Teams got most expected points (3 points) when they scored the first goal in 76-90 minutes. It is reasonable as there is not much time for the opponent to fight back. However, there were only 2 goals scored in this timeslot which makes this finding not so persuasive since the sample size is not big enough. I’d rather to ignore this timeslot. Teams could get high expected points if they score the first goal between 16 to 45 minutes, 30 minutes timeslot before the interval. Since the expected points drops after 45 minutes, the first goal scored within 30 minutes before half time are more valuable than first goal scored 30 minutes after half time. I heard argument that scoring before the interval is a great advantage but statistics in this chart showing that the expected points from 16-30 minutes and 31-45 minutes are similar. However, a similar argument may be right. Scoring before the interval is particularly damaging to the opposition. As you can see from the chart, teams conceding first goal just before half time could only get 0.29 expected points which is obviously less than conceding first goal in other timeslots which fits the argument. Nobody would like to concede an early goal but statistics show that the team don’t have to be pessimistic even they do concede an early goal within 1-15 minutes. Teams can get 0.64 expected points which is the highest comparing with other timeslots. This can be explained that the team still have much time to bounce back.
From the above chart, teams scoring the first goal in home were more likely to keep the winning positions and get more points than scoring first in away game. It may be explained by home advantage that teams play better in home. However, the same argument can’t be applied in conceding first because they both got 0.49 expected points. Home advantage may help the team more to keep winning position but not bouncing back from behind.
Note that the league positions are updated to 1/10. In scoring first (blue columns), an obvious downward trend can be seen which shows that stronger teams were more likely to retain their winning position when scoring first. There is a big gap difference (0.51 expected points) between positions 1-6 and positions 7-12. Another big gap difference (0.49 expected points) appears in between positions 7-12 and positions 13-18. However, there is not much difference (0.11 expected points) between positions 13-18 and positions 19-24. I would say in terms of the ability to retain winning position after scoring first, there are 3 levels in league 2. Positions 13-24 would be at more or less the same level. Positions 7-12 are much better than the bottom half of the table but positions 1-6 are much better than positions 7-12 as well.
The downward trend can’t be seen in considering the conceding first (red columns). Positions 13-18 got a better result than positions 7-12, similar to positions 1-6. In fact, it surprises me a little bit as I expected the downward trend in conceding first same as scoring first. We would look at individual teams afterwards to see what we can find. However, the expected points from positions 19-24 (0.16 points) are obviously less than other groups. It shows that they struggle to bounce back if they concede the first goal.
The tables are listed according to the league position (updated to 1/10). The above table is about scoring first. The first 8 teams in the league table all scored first goals for at least 4 times.
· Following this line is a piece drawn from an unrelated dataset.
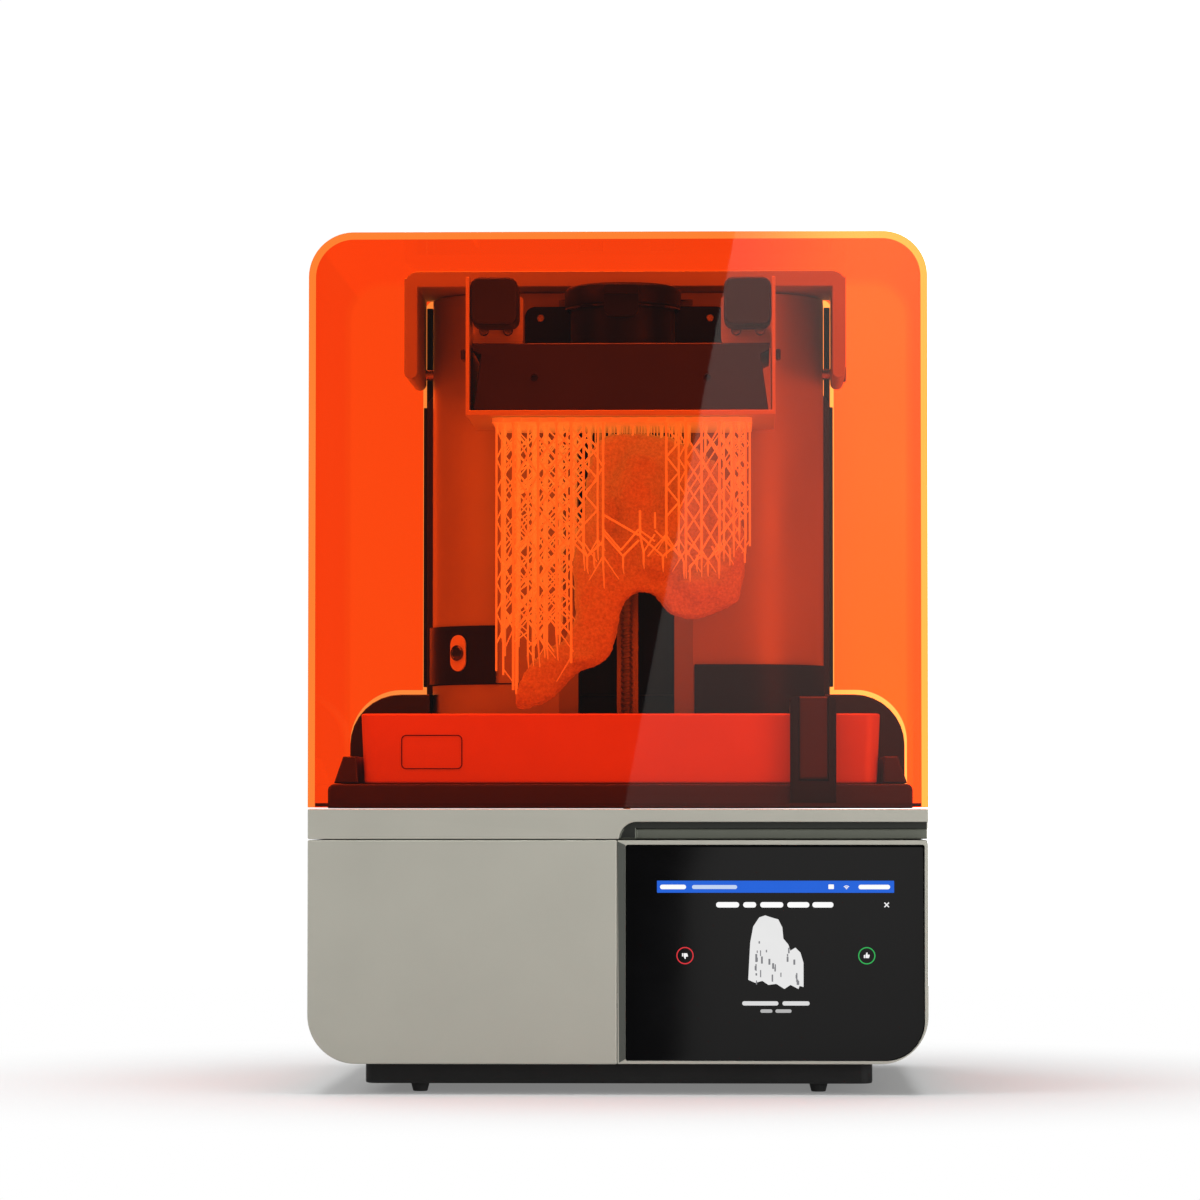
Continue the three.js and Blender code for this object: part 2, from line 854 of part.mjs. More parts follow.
for (const [side, s] of [
  ["left", -1],
  ["right", 1],
]) {
  const lo = (a, b) => (s < 0 ? [-b, -a] : [a, b]);
  const [g0, g1] = lo(68, 99.2);
  piece(`grip_${side}`, prism(rect(g0, 501.5, g1, 533, 6, 3), "y", -110, -72, 1.2), 0x2b2a28, 0.6, 0);
  const [b0, b1] = lo(66, 99.2);
  piece(
    `bracket_${side}`,
    cut(
      union(
        prism(rect(b0, 489.9, b1, 524, s < 0 ? [0, 6, 2, 2] : [6, 0, 2, 2], 3), "y", -71.2, -67.6),
        box(b0 + 3, b1 - 3, -68, -50, 489.9, 493.4),
      ),
      rod(2.2, "y", -80, -60, s * 76, 500, 12),
      rod(2.2, "y", -80, -60, s * 92, 500, 12),
    ),
    0xbfc1c3,
    0.35,
    0.85,
  );
}

// ------------------------------------------- the finished print on the plate
{
  const zOf = (t) => 441.3 - t;
  const body = [
    [-21, 427],
    [0, 435],
    [21, 432],
    [44, 422],
    [64, 403],
    [77, 377],
    [83, 350],
    [83, 330],
    [78, 319],
    [61, 313],
    [51, 309],
    [41, 309],
    [30, 316],
    [21, 325],
    [11, 328],
    [3, 323],
    [-4, 310],
    [-8, 293],
    [-8, 281],
    [-16, 276],
    [-29, 274],
    [-39, 266],
    [-49, 254],
    [-59, 248.6],
    [-74, 248],
    [-74.6, 262],
    [-68, 275],
    [-56, 286],
    [-43, 290],
    [-34, 323],
    [-34, 349],
    [-27, 383],
    [-22, 410],
  ].reverse();
  const legs = [];
  for (const x of [-80, -62, -44])
    for (const y of [-92, -52, -12]) {
      const end = x < -60 ? 268 : x < -50 ? 285 : 300;
      legs.push(box(x - 1.6, x + 1.6, y - 1.6, y + 1.6, end, zOf(1)));
    }
  for (const x of [34, 56, 78])
    for (const y of [-92, -52, -12])
      legs.push(box(x - 1.6, x + 1.6, y - 1.6, y + 1.6, x > 70 ? 330 : 345, zOf(1)));
  const bars = [];
  for (const z of [310, 370]) {
    for (const y of [-92, -52, -12]) {
      bars.push(box(-80, -40, y - 1.2, y + 1.2, z - 1.2, z + 1.2));
      if (z > 330) bars.push(box(30, 80, y - 1.2, y + 1.2, z - 1.2, z + 1.2));
    }
    for (const x of [-80, -62, -44])
      bars.push(box(x - 1.2, x + 1.2, -92, -12, z - 1.2, z + 1.2));
    if (z > 330)
      for (const x of [34, 56, 78])
        bars.push(box(x - 1.2, x + 1.2, -92, -12, z - 1.2, z + 1.2));
  }
  piece(
    "printed_model",
    union(
      prism(rect(-84, -98, 85, -6, 8, 3), "z", zOf(4), zOf(0)),
      prism(body, "y", -68, -34, 3),
      ...legs,
      ...bars,
    ),
    0xe9863a,
    0.45,
    0,
  );
}

// --------------------------------------------------------------------- cover
piece(
  "cover_shell",
  cut(
    prism(rect(-HW, COVER_Z0, HW, HEIGHT, [0, 0, COVER_R, COVER_R], 9), "y", YF, COVER_YB, 1.2),
    prism(
      rect(
        -HW + COVER_T,
        COVER_Z0 - 20,
        HW - COVER_T,
        HEIGHT - COVER_T,
        [0, 0, COVER_R - COVER_T, COVER_R - COVER_T],
        9,
      ),
      "y",
      YF + COVER_T,
      COVER_YB - COVER_T,
    ),
    // the back wall is open over the tower and arched over the rear shoulder
    prism(rect(-144, 200, 144, 541, [0, 0, 12, 12], 4), "y", COVER_YB - 10, COVER_YB + 5),
    prism(rect(-194.8, 150, 194.8, 266, [0, 0, 36, 36], 8), "y", COVER_YB - 10, COVER_YB + 5),
  ),
  0xff7a1e,
  0.08,
  0,
);
piece(
  "hinge_yoke",
  cut(
    union(
      prism(rect(-YOKE_HW, YOKE_Z0, YOKE_HW, HEIGHT - COVER_T - 0.4, 3, 3), "y", YOKE_Y0, 96.7),
      box(-YOKE_HW, -LEG_X, YOKE_Y0, 96.7, 476, YOKE_Z0 + 2),
      box(LEG_X, YOKE_HW, YOKE_Y0, 96.7, 476, YOKE_Z0 + 2),
    ),
    rod(4.3, "x", -160, 160, HINGE_Y, HINGE_Z, 16),
  ),
  0xa8aaac,
  0.45,
  0.4,
);
piece("hinge_pin_left", rod(3.9, "x", -149.5, -132.8, HINGE_Y, HINGE_Z, 16), ...STEEL);
piece("hinge_pin_right", rod(3.9, "x", 132.8, 149.5, HINGE_Y, HINGE_Z, 16), ...STEEL);

export default group;
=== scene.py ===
import json
import math
import random

import bmesh
import bpy
import numpy as np
from mathutils import Matrix, Vector


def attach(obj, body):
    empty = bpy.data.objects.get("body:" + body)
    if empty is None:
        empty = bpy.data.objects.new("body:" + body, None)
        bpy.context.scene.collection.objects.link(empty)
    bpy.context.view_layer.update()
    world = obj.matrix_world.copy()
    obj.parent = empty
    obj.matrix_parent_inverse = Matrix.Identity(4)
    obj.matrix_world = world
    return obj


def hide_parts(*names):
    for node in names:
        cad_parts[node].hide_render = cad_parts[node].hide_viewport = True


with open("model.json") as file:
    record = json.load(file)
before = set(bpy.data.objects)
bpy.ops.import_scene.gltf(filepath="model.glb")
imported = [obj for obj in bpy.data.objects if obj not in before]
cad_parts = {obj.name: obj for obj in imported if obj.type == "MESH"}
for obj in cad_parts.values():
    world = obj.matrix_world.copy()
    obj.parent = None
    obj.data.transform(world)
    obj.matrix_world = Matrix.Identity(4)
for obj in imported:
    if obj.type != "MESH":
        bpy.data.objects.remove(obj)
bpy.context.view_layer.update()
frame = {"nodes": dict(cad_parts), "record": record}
NODES = frame["nodes"]
rnd = random.Random(7)
MM = 0.001
HW = 0.199
YF = -0.1835
YB = 0.1835

# ------------------------------------------------------------------ materials
CACHE = {}


def new_material(name):
    m = bpy.data.materials.new(name)
    m.use_nodes = True
    m.node_tree.nodes.clear()
    return m, m.node_tree.nodes, m.node_tree.links


def surface(
    name,
    base,
    rough=0.5,
    metal=0.0,
    vary=0.12,
    scale=40.0,
    grain=900.0,
    bump=0.08,
    brushed=None,
    coat=0.0,
    emission=None,
    emit=0.0,
    spec=0.5,
    wear=0.0,
):
    """A Principled finish with large soft variation, fine grain in the bump and the roughness, and paler worn edges."""
    if name in CACHE:
        return CACHE[name]
    m, N, L = new_material(name)
    out = N.new("ShaderNodeOutputMaterial")
    b = N.new("ShaderNodeBsdfPrincipled")
    L.new(b.outputs[0], out.inputs[0])
    tc = N.new("ShaderNodeTexCoord")
    mp = N.new("ShaderNodeMapping")
    L.new(tc.outputs["Object"], mp.inputs[0])
    if brushed:
        mp.inputs["Scale"].default_value = brushed
    big = N.new("ShaderNodeTexNoise")
    big.inputs["Scale"].default_value = scale
    big.inputs["Detail"].default_value = 6
    L.new(mp.outputs[0], big.inputs["Vector"])
    fine = N.new("ShaderNodeTexNoise")
    fine.inputs["Scale"].default_value = grain
    fine.inputs["Detail"].default_value = 3
    L.new(mp.outputs[0], fine.inputs["Vector"])
    mixn = N.new("ShaderNodeMath")
    mixn.operation = "MULTIPLY_ADD"
    L.new(fine.outputs["Fac"], mixn.inputs[0])
    mixn.inputs[1].default_value = 0.35
    mulb = N.new("ShaderNodeMath")
    mulb.operation = "MULTIPLY"
    L.new(big.outputs["Fac"], mulb.inputs[0])
    mulb.inputs[1].default_value = 0.65
    L.new(mulb.outputs[0], mixn.inputs[2])
    ramp = N.new("ShaderNodeValToRGB")
    ramp.color_ramp.elements[0].position = 0.3
    ramp.color_ramp.elements[1].position = 0.7
    lo = [max(0.0, c * (1 - vary)) for c in base]
    hi = [min(1.0, c * (1 + vary)) for c in base]
    ramp.color_ramp.elements[0].color = (*lo, 1)
    ramp.color_ramp.elements[1].color = (*hi, 1)
    L.new(mixn.outputs[0], ramp.inputs[0])
    col = ramp.outputs[0]
    if wear:
        geo = N.new("ShaderNodeNewGeometry")
        wr = N.new("ShaderNodeValToRGB")
        wr.color_ramp.elements[0].position = 0.52
        wr.color_ramp.elements[1].position = 0.62
        L.new(geo.outputs["Pointiness"], wr.inputs[0])
        wm = N.new("ShaderNodeMath")
        wm.operation = "MULTIPLY"
        L.new(wr.outputs[0], wm.inputs[0])
        wm.inputs[1].default_value = wear
        wn = N.new("ShaderNodeMath")
        wn.operation = "MULTIPLY"
        L.new(wm.outputs[0], wn.inputs[0])
        L.new(fine.outputs["Fac"], wn.inputs[1])
        mx = N.new("ShaderNodeMix")
        mx.data_type = "RGBA"
        L.new(wn.outputs[0], mx.inputs["Factor"])
        L.new(col, mx.inputs["A"])
        mx.inputs["B"].default_value = (*[min(1, c * 1.6 + 0.12) for c in base], 1)
        col = mx.outputs["Result"]
    L.new(col, b.inputs["Base Color"])
    rr = N.new("ShaderNodeMapRange")
    L.new(mixn.outputs[0], rr.inputs["Value"])
    rr.inputs["From Min"].default_value = 0.3
    rr.inputs["From Max"].default_value = 0.7
    rr.inputs["To Min"].default_value = max(0.02, rough * 0.82)
    rr.inputs["To Max"].default_value = min(1.0, rough * 1.18)
    L.new(rr.outputs[0], b.inputs["Roughness"])
    b.inputs["Metallic"].default_value = metal
    b.inputs["Specular IOR Level"].default_value = spec
    if coat:
        b.inputs["Coat Weight"].default_value = coat
        b.inputs["Coat Roughness"].default_value = 0.06
    if bump:
        bp = N.new("ShaderNodeBump")
        bp.inputs["Strength"].default_value = bump
        bp.inputs["Distance"].default_value = 0.0004
        L.new(mixn.outputs[0], bp.inputs["Height"])
        L.new(bp.outputs[0], b.inputs["Normal"])
    if emission:
        b.inputs["Emission Color"].default_value = (*emission, 1)
        b.inputs["Emission Strength"].default_value = emit
    CACHE[name] = m
    return m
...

Among these 8 teams, 4 of them get expected points of 3 which means that whey they scored first, they kept the winning position and won the game every time. Gillingham scored first goal in 7 out of 8 games which is a brilliant result. Moreover, they retained and won all those 7 games which make them the best in league 2. Rochdale performed very well since they scored first goal 6 times, which is the second best. However, their weakness is to retain the winning position because they can only get 1.8 expected points, which is the worst in the top half of the table. Plymouth scored first goal twice but they get only 0.5 expected points per game which means they couldn’t won a game even they scored first. This result is the worst in the league. We would look at the conceding first in the following table.
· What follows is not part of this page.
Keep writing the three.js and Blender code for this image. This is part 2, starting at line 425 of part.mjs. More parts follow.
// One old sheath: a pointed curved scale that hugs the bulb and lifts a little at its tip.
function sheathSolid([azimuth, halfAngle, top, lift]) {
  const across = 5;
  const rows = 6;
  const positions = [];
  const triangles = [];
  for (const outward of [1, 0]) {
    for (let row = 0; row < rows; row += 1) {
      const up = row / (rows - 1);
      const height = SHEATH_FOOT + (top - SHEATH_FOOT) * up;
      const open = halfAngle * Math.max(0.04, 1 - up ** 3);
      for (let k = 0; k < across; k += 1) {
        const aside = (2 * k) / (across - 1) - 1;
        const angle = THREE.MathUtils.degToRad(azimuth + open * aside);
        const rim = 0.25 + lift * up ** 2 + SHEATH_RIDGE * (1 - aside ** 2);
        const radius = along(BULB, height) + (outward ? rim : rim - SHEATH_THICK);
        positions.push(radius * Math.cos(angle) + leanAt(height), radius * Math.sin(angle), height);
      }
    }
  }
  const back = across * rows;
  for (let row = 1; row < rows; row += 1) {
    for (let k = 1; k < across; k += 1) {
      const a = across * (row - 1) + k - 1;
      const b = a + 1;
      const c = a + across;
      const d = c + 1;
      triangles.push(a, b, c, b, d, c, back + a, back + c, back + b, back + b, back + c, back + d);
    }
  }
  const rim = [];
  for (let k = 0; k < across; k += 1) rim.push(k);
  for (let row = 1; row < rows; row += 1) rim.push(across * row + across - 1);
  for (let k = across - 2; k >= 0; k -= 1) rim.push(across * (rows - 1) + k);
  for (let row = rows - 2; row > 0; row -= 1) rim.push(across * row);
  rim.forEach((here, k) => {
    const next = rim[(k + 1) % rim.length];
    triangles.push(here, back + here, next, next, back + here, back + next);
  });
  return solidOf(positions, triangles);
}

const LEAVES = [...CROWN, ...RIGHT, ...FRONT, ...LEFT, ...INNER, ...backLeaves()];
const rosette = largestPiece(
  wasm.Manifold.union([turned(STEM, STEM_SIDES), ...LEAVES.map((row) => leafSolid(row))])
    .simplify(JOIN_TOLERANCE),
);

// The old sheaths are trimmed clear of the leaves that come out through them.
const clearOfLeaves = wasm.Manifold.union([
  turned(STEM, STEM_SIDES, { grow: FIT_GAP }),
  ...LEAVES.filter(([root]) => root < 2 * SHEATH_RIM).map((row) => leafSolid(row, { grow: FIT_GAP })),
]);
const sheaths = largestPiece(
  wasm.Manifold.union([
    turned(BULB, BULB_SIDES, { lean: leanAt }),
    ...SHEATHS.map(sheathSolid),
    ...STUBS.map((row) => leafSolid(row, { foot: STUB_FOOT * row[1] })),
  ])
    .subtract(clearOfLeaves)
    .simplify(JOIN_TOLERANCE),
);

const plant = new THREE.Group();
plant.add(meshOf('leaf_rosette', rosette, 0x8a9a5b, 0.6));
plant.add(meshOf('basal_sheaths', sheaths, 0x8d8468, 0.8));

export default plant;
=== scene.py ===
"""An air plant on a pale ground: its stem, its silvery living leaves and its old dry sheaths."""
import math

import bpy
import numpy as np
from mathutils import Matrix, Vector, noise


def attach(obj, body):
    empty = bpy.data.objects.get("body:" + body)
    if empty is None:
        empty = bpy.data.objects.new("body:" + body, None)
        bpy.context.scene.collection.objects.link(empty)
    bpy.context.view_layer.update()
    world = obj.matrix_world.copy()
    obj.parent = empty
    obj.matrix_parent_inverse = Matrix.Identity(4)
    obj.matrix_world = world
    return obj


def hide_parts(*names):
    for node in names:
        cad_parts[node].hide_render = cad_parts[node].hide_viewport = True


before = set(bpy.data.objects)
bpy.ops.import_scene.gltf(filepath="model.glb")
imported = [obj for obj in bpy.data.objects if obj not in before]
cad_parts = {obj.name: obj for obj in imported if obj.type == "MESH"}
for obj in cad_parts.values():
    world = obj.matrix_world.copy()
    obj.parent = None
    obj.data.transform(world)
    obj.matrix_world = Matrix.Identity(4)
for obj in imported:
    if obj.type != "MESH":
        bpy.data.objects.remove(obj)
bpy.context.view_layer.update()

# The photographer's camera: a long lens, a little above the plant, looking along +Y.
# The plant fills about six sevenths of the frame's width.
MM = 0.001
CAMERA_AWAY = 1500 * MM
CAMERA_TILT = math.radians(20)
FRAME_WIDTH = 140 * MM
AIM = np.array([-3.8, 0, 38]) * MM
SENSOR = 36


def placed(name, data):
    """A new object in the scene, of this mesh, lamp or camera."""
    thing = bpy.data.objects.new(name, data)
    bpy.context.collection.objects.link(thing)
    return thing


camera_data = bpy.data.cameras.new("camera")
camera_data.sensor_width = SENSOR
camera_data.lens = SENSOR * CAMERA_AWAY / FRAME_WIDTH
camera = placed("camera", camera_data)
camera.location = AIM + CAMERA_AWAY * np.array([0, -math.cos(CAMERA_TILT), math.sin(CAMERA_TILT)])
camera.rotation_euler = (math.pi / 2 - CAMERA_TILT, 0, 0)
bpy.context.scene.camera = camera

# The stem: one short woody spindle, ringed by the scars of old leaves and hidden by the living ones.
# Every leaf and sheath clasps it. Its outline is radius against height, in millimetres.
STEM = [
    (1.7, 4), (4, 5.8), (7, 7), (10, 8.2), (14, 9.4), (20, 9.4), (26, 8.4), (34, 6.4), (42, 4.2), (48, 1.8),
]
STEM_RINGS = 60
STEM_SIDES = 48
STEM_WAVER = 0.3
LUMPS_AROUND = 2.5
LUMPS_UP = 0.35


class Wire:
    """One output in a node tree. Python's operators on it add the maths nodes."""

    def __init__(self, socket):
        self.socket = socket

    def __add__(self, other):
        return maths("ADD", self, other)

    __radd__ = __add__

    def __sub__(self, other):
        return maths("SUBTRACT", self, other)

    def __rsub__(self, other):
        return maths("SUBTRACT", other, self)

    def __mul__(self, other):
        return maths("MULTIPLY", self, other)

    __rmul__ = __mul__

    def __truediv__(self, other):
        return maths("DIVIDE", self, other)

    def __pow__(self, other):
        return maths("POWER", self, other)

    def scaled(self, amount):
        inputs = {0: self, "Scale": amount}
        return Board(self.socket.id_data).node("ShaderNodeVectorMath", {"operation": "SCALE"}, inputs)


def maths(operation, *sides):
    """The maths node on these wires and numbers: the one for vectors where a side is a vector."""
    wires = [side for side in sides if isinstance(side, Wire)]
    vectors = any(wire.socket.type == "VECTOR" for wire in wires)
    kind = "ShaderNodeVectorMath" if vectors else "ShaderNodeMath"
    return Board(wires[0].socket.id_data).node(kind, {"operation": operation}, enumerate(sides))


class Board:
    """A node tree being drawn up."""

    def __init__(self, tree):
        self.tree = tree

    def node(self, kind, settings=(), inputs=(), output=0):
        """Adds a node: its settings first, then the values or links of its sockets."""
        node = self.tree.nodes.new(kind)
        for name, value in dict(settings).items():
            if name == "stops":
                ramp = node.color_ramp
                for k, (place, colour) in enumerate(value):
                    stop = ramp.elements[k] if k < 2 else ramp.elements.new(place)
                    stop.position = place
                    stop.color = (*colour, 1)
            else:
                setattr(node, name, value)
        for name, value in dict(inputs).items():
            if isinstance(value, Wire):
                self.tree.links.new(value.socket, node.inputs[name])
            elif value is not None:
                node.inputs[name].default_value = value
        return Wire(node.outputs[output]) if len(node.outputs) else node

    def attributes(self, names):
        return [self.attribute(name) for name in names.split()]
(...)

Although Plymouth is the worst team in retaining winning position, they are the strongest team in the league 2 to bounce back from conceding first. They conceded first goal four times, but they bounced back and won the game twice so they got 1.5 expected points per game, which is 50% better than a draw. This is the best result in the league 2. Exeter and Torquay are the second best teams, getting 1.3 expected points. It is worthy to note that Torquay and Plymouth are at the 15th and 16th of the table, but they are the two best team to bounce back from conceding first. This can explain why in the league position chart positions 13-18 performs surprisingly better than expected.
- Scoring in 16-30, 31-45 minutes (30 minutes before half time) can get higher expected points
- Conceding 15 minutes before half time would be the worst time to concede the first goal
- Playing in home is more likely to retain the winning position
- In terms of bouncing back, there is no difference in playing home and away games
- The 12 teams in the top half of league table are much better in retaining winning position than the bottom half of the table. Among those 12 teams in the top half of table, the first 6 teams are significantly better than positions 7-12 teams.
- Positions 19-24 teams are obviously weak in bouncing back when conceding first
- Gillingham is the strongest team to score first and retain the winning position
- Rochdale is strong in scoring first but weak at retaining the winning position to the end of the game
- Plymouth is a special team. They are the worst team in scoring first and get only 0.5 expected points. However, they are the strongest team in bouncing back from conceding first, getting 1.5 expected points.
This is my first analysis article about league 2. I will write at least a few more articles about league 2 this season.